Somebody recently reproached Prof. Max Muller for wasting his time on mythology. He replied: "All I can say is that this study gives me intense pleasure, and has been a real joy to me, all my life. I have toiled enough for others; may I not in the evening of my life follow my own taste?"

What I have, written in intervals of leisure I trust has not been a waste of time.

JOHN H. STOTSENBURG.

AN IMPARTIAL STUDY

OF THE

SHAKESPEARE TITLE.

CHAPTER I.

DOUBTS RAISED AS TO SHAKSPER'S ABILITY AND LEARNING.

T

"Come, go along and see the truth hereof."

-Taming of the Shrew, iv, 5.

HE reading public will probably agree with me that if any one should show to the world by convincing proof, and beyond doubt or cavil, that some one, other than William Shaksper, the son of John and Mary Shaksper, was the author of the plays and poems now attributed to him, they would nevertheless be always called and known, while the world lasts, as the Shakespeare plays and poems.

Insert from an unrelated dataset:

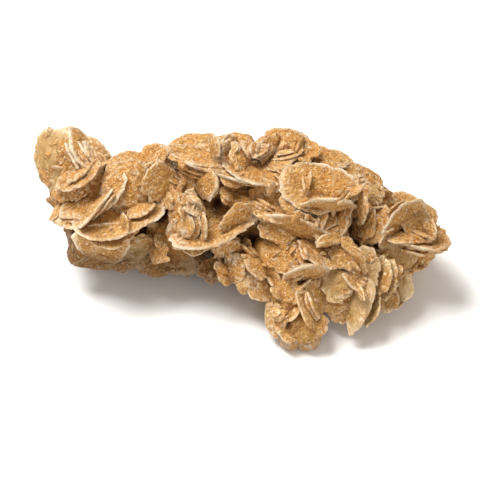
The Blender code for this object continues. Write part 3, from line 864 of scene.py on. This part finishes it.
class Nodes:
    """Short calls for building a material's nodes."""

    def __init__(self, material):
        material.use_nodes = True
        self.tree = material.node_tree
        self.shader = self.tree.nodes["Principled BSDF"]

    def add(self, kind, **settings):
        node = self.tree.nodes.new("ShaderNode" + kind)
        for key, value in settings.items():
            setattr(node, key, value)
        return node

    def link(self, source, target):
        self.tree.links.new(source, target)

    def feed(self, socket, value):
        if isinstance(value, (tuple, int, float)):
            socket.default_value = value
        else:
            self.link(value, socket)

    def split(self, vector):
        node = self.add("SeparateXYZ")
        self.link(vector, node.inputs[0])
        return node.outputs

    def noise(self, vector, scale, detail, rough=0.55):
        node = self.add("TexNoise")
        set_inputs(node, {"Scale": scale, "Detail": detail, "Roughness": rough})
        self.link(vector, node.inputs["Vector"])
        return node.outputs["Fac"]

    def vector_math(self, operation, vector, fixed):
        node = self.add("VectorMath", operation=operation)
        self.link(vector, node.inputs[0])
        node.inputs[1].default_value = fixed
        return node.outputs

    def ramp(self, value, low, high, start=0.0, end=1.0):
        node = self.add("MapRange", clamp=True)
        set_inputs(node, {"From Min": low, "From Max": high, "To Min": start, "To Max": end})
        self.link(value, node.inputs["Value"])
        return node.outputs["Result"]

    def math(self, operation, a, b=0.0):
        node = self.add("Math", operation=operation)
        self.feed(node.inputs[0], a)
        self.feed(node.inputs[1], b)
        return node.outputs[0]

    def chain(self, operation, first, *others):
        for other in others:
            first = self.math(operation, first, other)
        return first

    def times(self, *values):
        return self.chain("MULTIPLY", *values)

    def largest(self, *values):
        return self.chain("MAXIMUM", *values)

    def mix(self, share, a, b, blend="MIX"):
        node = self.add("Mix", data_type="RGBA", blend_type=blend)
        for socket, value in ((0, share), (6, a), (7, b)):
            self.feed(node.inputs[socket], value)
        return node.outputs[2]


class Gypsum(Nodes):
    """The stone's material: the patterns that its colours and its bump share."""

    def __init__(self, material):
        super().__init__(material)
        self.colour = SAND
        self.place_at = self.add("TexCoord").outputs["Object"]
        self.face = self.add("UVMap", uv_map=FACE_LAYER).outputs["UV"]
        self.rim_mm, kind, _ = self.split(self.add("UVMap", uv_map=INFO_LAYER).outputs["UV"])
        self.key = self.math("FRACT", kind)
        self.whole = self.ramp(kind, WHOLE_KEY - 0.1, WHOLE_KEY)
        self.on_blade = self.ramp(kind, -0.2, -0.1)
        clear_kind = self.ramp(self.math("FLOORED_MODULO", kind, WHOLE_KEY), CLEAR_KEY - 0.1, CLEAR_KEY)
        self.clear_kind = self.times(clear_kind, self.on_blade)
        self.pale_kind = self.ramp(kind, PALE_KEY + 0.2, PALE_KEY + 0.1)
        self.patches = self.pattern(PATCHES)
        self.lumps = self.pattern(SAND_LUMPS)
        self.grain = self.pattern(GRAIN)
        self.coarse_grain = self.pattern(COARSE_GRAIN)
        self.lines = self.growth_lines()
        self.steps = self.growth_steps()
        self.streaks = self.noise(self.streaked(), *STREAKS)
        self.clear = self.times(self.clear_kind, self.parts(BARE, 0.60, 0.50))
        self.honey = self.times(self.parts(HONEYED, 0.50, 0.60), self.ramp(self.key, 0.40, 0.5))
        self.smooth = self.largest(self.clear, self.honey)
        self.sandy = self.ramp(self.clear, 0, 1, 1.0, 0.25)

    def pattern(self, sizes):
        """A noise in the stone's own space."""
        return self.noise(self.place_at, *sizes)

    def parts(self, sizes, low, high, start=0.0, end=1.0):
        """Where such a noise is high, from 0 to 1."""
        return self.ramp(self.pattern(sizes), low, high, start, end)

    def paint(self, top, value, low, high, most, *where):
        """Covers the colour with another one where the value is past these bounds."""
        share = self.times(self.ramp(value, low, high, 0.0, most), *where)
        self.colour = self.mix(share, self.colour, top)

    def growth_lines(self):
        wave = self.add("TexWave", wave_type="BANDS", bands_direction="X")
        set_inputs(wave, GROWTH_LINES)
        self.link(self.face, wave.inputs["Vector"])
        return wave.outputs["Fac"]

    def growth_steps(self):
        """Rises from 0 to 1 between one growth step and the next, going in from the rim."""
        waver = self.times(self.pattern(STEP_WAVER), STEP_BEND)
        return self.math("FRACT", self.math("ADD", self.times(self.rim_mm, STEPS_PER_MM), waver))

    def streaked(self):
        """A blade's own place, turned by its key and by a wavering, and drawn out in one direction."""
        turned = self.add("VectorRotate", rotation_type="Z_AXIS")
        self.link(self.face, turned.inputs["Vector"])
        angle = self.math("ADD", self.key, self.times(self.pattern(STREAK_BEND), STREAK_WAVER))
        self.link(self.times(angle, STREAK_TURN), turned.inputs["Angle"])
        return self.vector_math("MULTIPLY", turned.outputs[0], STREAK_DRAW)[0]

    def sand(self):
        """Sand: deep in the hollows, pale on the raised parts, streaked on the blades."""
        self.colour = self.mix(self.parts(BROAD, 0.36, 0.62), SAND, PALE_SAND)
        self.paint(SAND, self.key, 0.0, 1.0, 0.6)
        self.paint(DEEP_SAND, self.patches, 0.48, 0.66, 0.75)
        self.paint(PALE_SAND, self.lumps, 0.49, 0.64, 0.6)
        self.paint(PALE_SAND, self.lines, 0.70, 1.0, 0.15)
        streaky = self.times(self.on_blade, self.parts(STREAKY, 0.40, 0.55))
        self.paint(GRAIN_LIGHT, self.streaks, 0.54, 0.64, 0.5, streaky)
        self.paint(DEEP_SAND, self.streaks, 0.46, 0.36, 0.5, streaky)
        self.paint(DEEP_SAND, self.steps, 0.16, 0.02, 0.4, self.on_blade)

    def crystal(self):
        """Honey, clear and pale grey crystal where the sand leaves it bare."""
        sand = self.mix(self.times(self.honey, 0.65), self.colour, HONEY)
        self.colour = self.mix(self.parts(CLOUDY, 0.40, 0.62), CLEAR, CLEAR_PALE)
        self.paint(CLEAR_PALE, self.streaks, 0.50, 0.66, 0.6)
        self.paint(HONEY, self.streaks, 0.44, 0.34, 0.6)
        self.colour = self.mix(self.times(self.clear, 0.85), sand, self.colour)
        pale = self.times(self.pale_kind, self.ramp(self.lumps, 0.40, 0.58))
        self.colour = self.mix(self.times(pale, 0.7), self.colour, PALE_CRYSTAL)

    def grains(self):
        """Light and dark sand grains, then hollows darker, partly deep sand and partly painted shade, and
        paler worn edges.
        """
        self.paint(GRAIN_LIGHT, self.coarse_grain, 0.55, 0.64, 0.85, self.sandy)
        self.paint(DEEP_SAND, self.grain, 0.54, 0.64, 0.85, self.sandy)
        point = self.add("NewGeometry").outputs["Pointiness"]
        # Creases darkened by pointiness: partly deep sand, partly painted shade; convex edges paler as
        # worn.
        self.paint(DEEP_SAND, point, 0.485, 0.39, 0.8)
        self.paint(PALE_SAND, point, 0.53, 0.60, 0.45)

    def worn_rim(self):
        """Where a rim is worn white: a thin line, wide broken parts, and most of a whole one."""
        thin = self.times(self.ramp(self.rim_mm, 0.7, 0.1, 0, 0.7), self.parts(RIM_GAPS, 0.45, 0.58))
        wide = self.times(
            self.ramp(self.rim_mm, 3.6, 0.4, 0, 0.9),
            self.ramp(self.streaks, 0.46, 0.62),
            self.parts(WIDE_RIMS, 0.42, 0.56, 0.15, 0.8),
        )
        bright = self.times(
            self.whole,
            self.parts(BRIGHT_RIMS, 0.38, 0.58, 0.1, 0.95),
            self.ramp(self.rim_mm, 1.5, 0.3),
            self.ramp(self.clear_kind, 0, 1, 1.0, 0.45),
        )
        return self.largest(thin, wide, bright)

    def wear_and_painted_glints(self):
        """Every cream part: worn rims, flecks, painted highlights as glints along the streaks, and bruised
        patches.
        """
        flecks = self.times(self.parts(FLECKS, 0.62, 0.68, 0, 0.7), self.sandy)
        # Painted highlights: glints along the streaks of the blades.
        painted_glints = self.times(self.ramp(self.streaks, 0.61, 0.66, 0, 0.8), self.on_blade)
        wear_and_painted_glints = self.times(
            self.parts(BRUISES, 0.60, 0.68),
            self.ramp(self.lumps, 0.42, 0.60, 0, 0.8),
            self.ramp(self.clear_kind, 0, 1, 1.0, 0.4),
        )
        return self.largest(self.worn_rim(), self.largest(flecks, painted_glints), wear_and_painted_glints)

    def layout(self):
        """A point's place in the layout, in metres: right and up as a vector, and out."""
        start = self.vector_math("SUBTRACT", self.place_at, place(0, 0, 0) * MM)[0]
        shares = []
        for axis in ((1, 0, 0), (0, 1, 0), (0, 0, 1)):
            shares.append(self.vector_math("DOT_PRODUCT", start, to_world(*axis))["Value"])
        flat = self.add("CombineXYZ")
        self.link(shares[0], flat.inputs[0])
        self.link(shares[1], flat.inputs[1])
        return flat.outputs[0], shares[2]

    def near(self, flat, right, up, radius):
        """1 in the middle of a round spot of the layout and 0 outside it."""
        away = self.vector_math("DISTANCE", flat, (right * MM, up * MM, 0))["Value"]
        return self.ramp(away, radius * MM, radius * MM * 0.6)

    def shade(self):
        """Paints shade: darkens the base below the overhanging left half, and the deep recesses."""
        sideways, _, height = self.split(self.place_at)
        flat, out = self.layout()
        # Painted shade below the overhanging left half: full where a point is low, behind the layout plane
        # and on the left.
        under = self.times(
            self.ramp(height, 0.028, 0.021),
            self.ramp(out, 0.005, 0.0),
            self.ramp(sideways, 0.012, -0.002),
        )
        # Painted shade in the recesses kept open, behind the layout plane.
        pit_shade = self.largest(*[self.near(flat, *recess) for recess in RECESSES])
        pit_shade = self.times(pit_shade, self.ramp(out, 0.001, -0.004))
        self.colour = self.mix(under, self.colour, PAINTED_SHADE, "MULTIPLY")
        self.colour = self.mix(pit_shade, self.colour, PAINTED_PIT_SHADE, "MULTIPLY")

    def bumped(self):
        """The normal, raised by every pattern and less so on smooth crystal."""
        relief = 0.0
        for pattern, height in (
            (self.lines, 0.12),
            (self.steps, 0.35),
            (self.streaks, 1.8),
            (self.patches, -2.2),
            (self.lumps, 2.4),
            (self.coarse_grain, 1.9),
            (self.grain, 1.0),
        ):
            relief = self.math("ADD", relief, self.times(pattern, height))
        bump = self.add("Bump")
        set_inputs(bump, BUMP)
        self.link(self.times(relief, self.ramp(self.smooth, 0, 1, 1.0, 0.25)), bump.inputs["Height"])
        return bump.outputs["Normal"]


def gypsum_material():
    material = bpy.data.materials.new("sandy_gypsum")
    nodes = Gypsum(material)
    # Cream wear on rims, flecks and bruised patches, with painted highlights as glints.
    wear_and_painted_glints = nodes.wear_and_painted_glints()
    rough = nodes.ramp(nodes.math("ADD", nodes.smooth, wear_and_painted_glints), 0, 1.2, 0.80, 0.32)
    nodes.sand()
    nodes.crystal()
    nodes.grains()
    nodes.colour = nodes.mix(nodes.times(wear_and_painted_glints, 0.92), nodes.colour, CREAM)
    nodes.shade()
    nodes.link(nodes.colour, nodes.shader.inputs["Base Color"])
    nodes.link(nodes.bumped(), nodes.shader.inputs["Normal"])
    nodes.link(rough, nodes.shader.inputs["Roughness"])
    set_inputs(nodes.shader, GYPSUM)
    return material


def studio():
    bpy.ops.mesh.primitive_plane_add(size=FLOOR_SIZE, location=(0, 0, 0))
    floor = bpy.context.object
    floor.name = "floor"
    material = bpy.data.materials.new("floor")
    set_inputs(Nodes(material).shader, FLOOR)
    floor.data.materials.append(material)
    world = bpy.data.worlds.new("studio")
    bpy.context.scene.world = world
    world.use_nodes = True
    set_inputs(world.node_tree.nodes["Background"], SKY)
    for light in LIGHTS:
        soft_light(*light)


def soft_light(name, spot, size, power):
    data = bpy.data.lights.new(name, "AREA")
    data.energy = power
    data.size = size
    lamp = new_object(name, data)
    lamp.location = spot
    lamp.rotation_euler = (-Vector(spot)).to_track_quat("-Z", "Y").to_euler()


def photo_camera():
    """Looks square to the layout plane, with a frame 189 mm across at the layout's middle."""
    data = bpy.data.cameras.new("photo_camera")
    data.lens = CAMERA_LENS
    data.sensor_width = CAMERA_SENSOR
    camera = new_object("photo_camera", data)
    camera.location = place(0, 0, 0) * MM + to_world(0, 0, 1) * CAMERA_AWAY
    camera.rotation_euler = to_world(0, 0, -1).to_track_quat("-Z", "Y").to_euler()
    bpy.context.scene.camera = camera


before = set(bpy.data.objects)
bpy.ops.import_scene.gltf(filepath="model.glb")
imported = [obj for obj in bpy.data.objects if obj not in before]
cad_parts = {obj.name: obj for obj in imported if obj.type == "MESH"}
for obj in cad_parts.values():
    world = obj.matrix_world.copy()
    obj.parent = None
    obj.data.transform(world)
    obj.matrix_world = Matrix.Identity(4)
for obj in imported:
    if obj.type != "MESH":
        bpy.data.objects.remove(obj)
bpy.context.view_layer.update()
photo_camera()
studio()
skin = sand_rose()
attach(skin, "root")
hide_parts("sand_rose")
scene = bpy.context.scene
scene.view_settings.view_transform = "Standard"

Like the "No-Name Series" or the "Waverley Novels," they would be classified in literature as the original publishers classified them.

How then would the literary world be advantaged, if it could be clearly shown that the real authorship of the Shakespeare plays and poems should be rightfully ascribed to one man or to several collaborators, other than Shaksper, who have been hitherto unhonored and unsung?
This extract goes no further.